6. All the aforementioned facts regarding the expenditure prove that reopening has been done purely on the basis of change in AO’s opinion regarding the items.
7. The same is not permissible in the view of Hon’ble Supreme Court’s decision in case of CIT Vs. Kelvinator of India Ltd. 320 ITR 561, wherein it has been held as under:
“Post- 1st April, 1989 power to reopen is much wider. However, one needs to give schematic interpretation to the words ‘reason to believe’ failing which, we are afraid, s. 147 would give arbitrary powers to the AO to reopen assessments on the basis of ‘mere change of opinion’ which cannot be per se reason to reopen. We must also keep in mind the conceptual difference between power to review and power to reassess. The AO has got power to reassess. But reassessment has to be based on fulfilment of certain precondition and if the concept of ‘change of opinion’ is removed, as contended on behalf of the Department, then, in the garb of reopening the assessment, review would take place. One must treat the concept of ‘change of opinion’ as an inbuilt test to check abuse of power by the AO”

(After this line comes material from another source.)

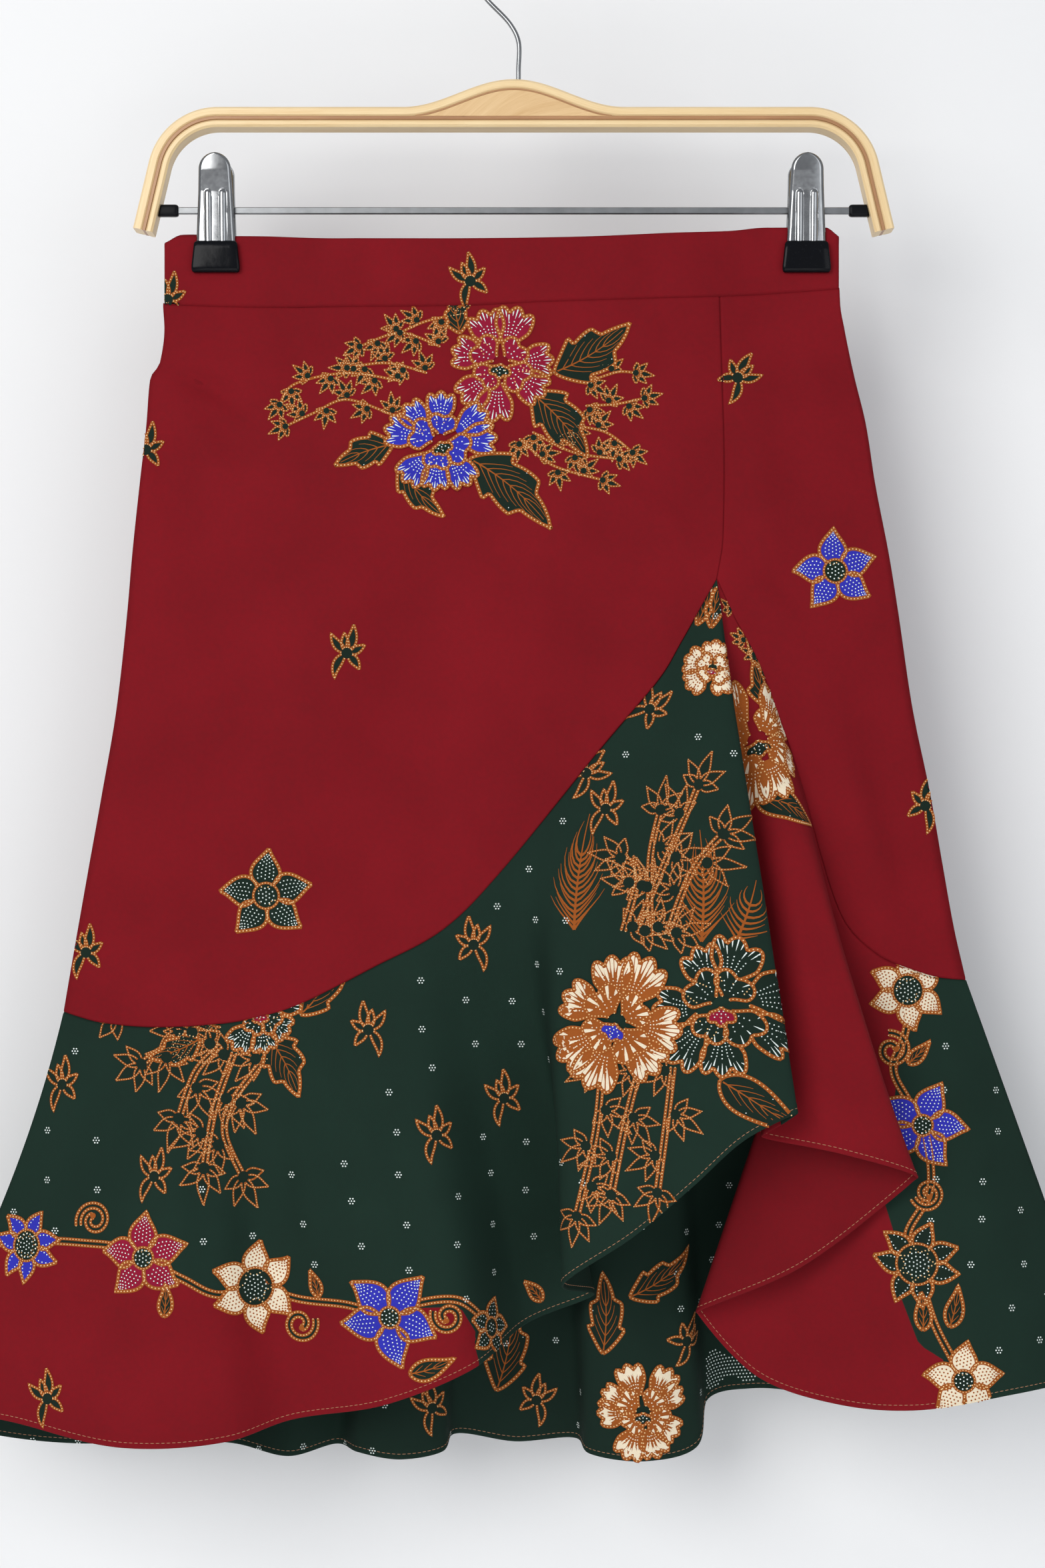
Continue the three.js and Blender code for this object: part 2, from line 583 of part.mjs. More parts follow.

8. ITAT agreed with the view taken by CIT(A) with regard to Hon’ble Supreme Court decision in case of GKN Driveshaft Ltd. (Supra). ITAT further stated that the AO was required to dispose of the assessee’s objections to the reasons recorded by passing a reasoned order and not summarily rejecting the same without any specific finding. On this basis reassessment proceedings could not be quashed but the mater could be restored to the file of AO. However, since we find that the reasons recorded do not meet the mandate of proviso to section 147 and are purely on the basis of change of opinion, therefore, the reasons recorded by AO cannot be sustained in law. In view of above discussion, we uphold the order of ld. CIT(A).
9. The appeal of Department is, thus, dismissed.